Indeed, there is no signifying chain that does not sustain—as if attached to the punctuation of each of its units—all attested contexts that are, so to speak, “vertically” linked to that point. (3)
Breaking with the unilateral and the monophonic has something to do with the verticality of a poem. This is a mode by which we are to understand the “incessant sliding of the signified under the signifier.”


Most significant is the example Lacan gives for this shortcoming of horizontal diachronics.
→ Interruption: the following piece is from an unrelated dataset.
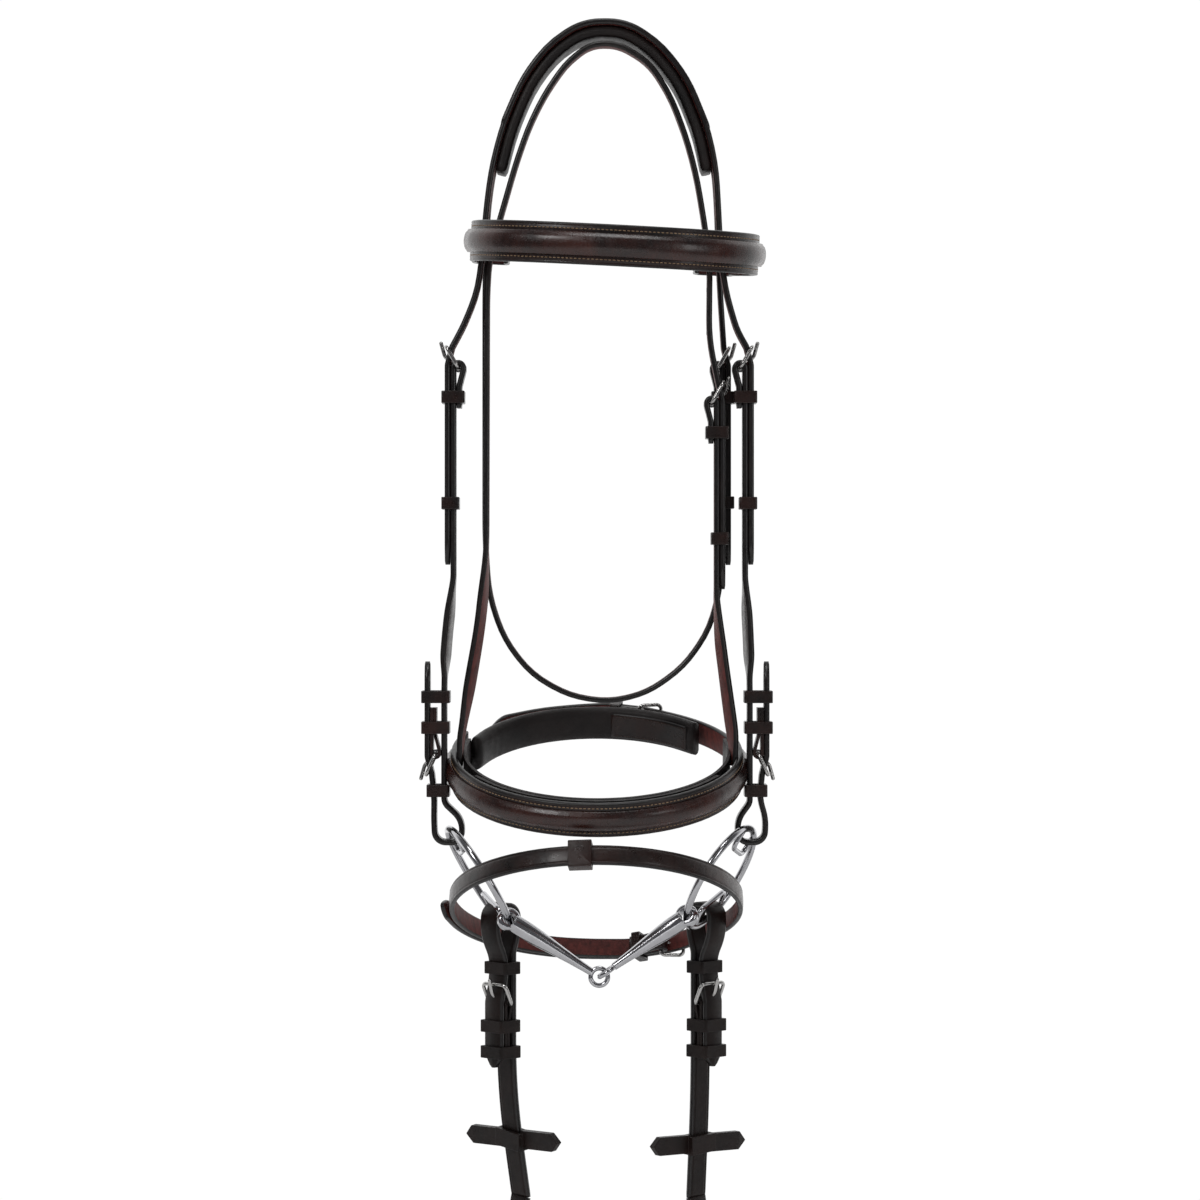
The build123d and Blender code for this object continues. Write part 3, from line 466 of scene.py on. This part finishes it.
class Buckle:
    """Layers at a buckle: s runs from its hinge bar, n points to the face."""

    def __init__(self, origin, along, face, thick=STRAP_T):
        self.o = origin
        self.a = along
        self.f = face
        self.fold = BAR_R + BAR_GAP + thick / 2
        self.under = -(thick + LAYER_GAP)
        self.billet = thick / 2 + LAYER_GAP + STRAP_T / 2

    def at(self, s, n, *radius):
        """A route corner in the buckle's sheet, with its bend radius if given."""
        across = self.o[0] + s * self.a[0] + n * self.f[0]
        upward = self.o[1] + s * self.a[1] + n * self.f[1]
        return (across, upward, *radius)

    def folded(self, tail):
        """The strap end that folds round the bar, its tail ending at tail."""
        deep = -2 * self.fold
        return [self.at(tail, self.under), self.at(12, self.under, 6), self.at(1.5, deep, 4),
                self.at(-self.fold, deep, 0.97 * self.fold), self.at(-self.fold, 0, 0.97 * self.fold)]

    def passed(self):
        """The billet's way through the frame and over the bar."""
        return [self.at(-REACH, self.billet - DIP, 8.0), self.at(-BEND, self.billet, 8.0)]


UP = (0.0, 1.0)
DOWN = (0.0, -1.0)
CHEEK_X = {LEFT: -98.4, RIGHT: 91.5}
BIT_X = {LEFT: -104.4, RIGHT: 94.5}
cheek_buckle = {s: Buckle((CHEEK_X[s], -209.0), DOWN, (float(s), 0.0)) for s in (LEFT, RIGHT)}
bit_buckle = {s: Buckle((BIT_X[s] + s * CHAPE_OFF, -460.0), UP, (float(s), 0.0), CHAPE_T)
              for s in (LEFT, RIGHT)}
hanger_buckle = Buckle((73.0, -232.0), DOWN, (1.0, 0.0))
throat_buckle = Buckle((77.5, -208.0), DOWN, (1.0, 0.0))
ARCH = [(-76.9, -104), (-73.5, -79), (-66, -50), (-53, -20), (-36, 2), (-14, 16.2),
        (14, 16.2), (36, 2), (54, -21), (67, -53), (72.5, -79), (74, -104)]
SLIP_ARCH = [(-76.5, -160), (-74.8, -135), (-67.8, -111), (-57.5, -75), (-49, -51), (-38.5, -30),
             (-24.5, -10), (-9, 1.8), (9, 1.8), (29, -10), (43, -32), (53.5, -60), (60, -85), (65, -115),
             (68.5, -140)]


# ---- headpiece, sliphead and hangers -----------------------------------------
def on(body, *objects):
    """The objects move with a body of the frame."""
    for obj in objects:
        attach(obj, body)


def hole_row(buckle, base, count, pitch):
    """Holes down a billet's straight stretch, on its outer face."""
    n = buckle.billet + STRAP_T / 2
    return [(buckle.at(base + k * pitch, n), buckle.f) for k in range(count)]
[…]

The horizontal fixation “applies only in the direction in which it is oriented in time” by which “the time of ‘Peter hits Paul’ is reversed when the terms are inverted.” (5) A horizontality deprived of poetry allows always already that ‘Peter hits Paul.’ Paul’s response—which need not, necessarily, be considered as a kind of revenge or ressentiment—could never come about in such a system unless that time be rewritten and restated; a crime of revisionist history. Yet! Lacan insinuates that parting ways with such a horizontal understanding to a vertical one of poetry opens the possibility for ‘Peter hits Paul’ to somehow speak as to a complex way by which Paul hits back, yet, Peter never ‘gets hit,’ since a vertical synchronicity demands no simplistic inversion to a ‘Paul hits Peter.’


Lacan’s discussion continues into a paragraph of associations regarding Saussure’s famous tree; ranging from the Hebrew Bible’s tree of knowledge, to the cross of the New Testament, to the letter ‘Y’, and the image of a tree struck by lightning. This is followed by four lines of poetry by Paul Valéry: 
No! says the Tree, it says No! in the scintillating
Of its superb head
Which the storm treats universally
As it does a blade of grass. (6) 
But translation does not do justice to the stream of Lacan’s discussion. The key to the enigmatic Section I (The Meaning of the Letter) in this essay is that, here, Valéry’s lines rhyme, which one only hears in the French: 
Non! Dit l’Arbre, il dit: Non! Dans l’étincellement
De sa tête sup
erbe 
Que la tempête traite univers
ellement 
Comme elle fait une
herbe. (7)
Throughout the essay, Lacan does not speak, directly, of rhyme. Yet the culmination of his critique of the horizontal and his alternative suggestion of poetry as a way to the vertical is not simply a poem, but a poem with rhyming end sounds. It is the ‘–ellement’ and ‘–erbe’ of Valéry that coalesce Lacan’s enthymeme. Regardless that the word ‘rhyme’ lays unsaid, when Lacan says ‘poem’ throughout “The Instance of the Letter,” we can discern that its referent, Valéry, is at the same time the signified, rhyme.

(2) Lacan amends this comment in 1966 after learning of Saussure’s study of Saturnine verse and Cicero.
(3) Jacques Lacan, “The Instance of the Letter in the Unconscious,” Part I, in Écrits, trans. Bruce Fink (New York: W.W. Norton, 2002), 146.
(4) Ibid., 145.
(5) Ibid., 146. 
(6) Quoted in Lacan, ibid.
(7) Quoted in Lacan, Écrits 1(Paris: Éditions du Seuil, 1966), 261; emphasis added.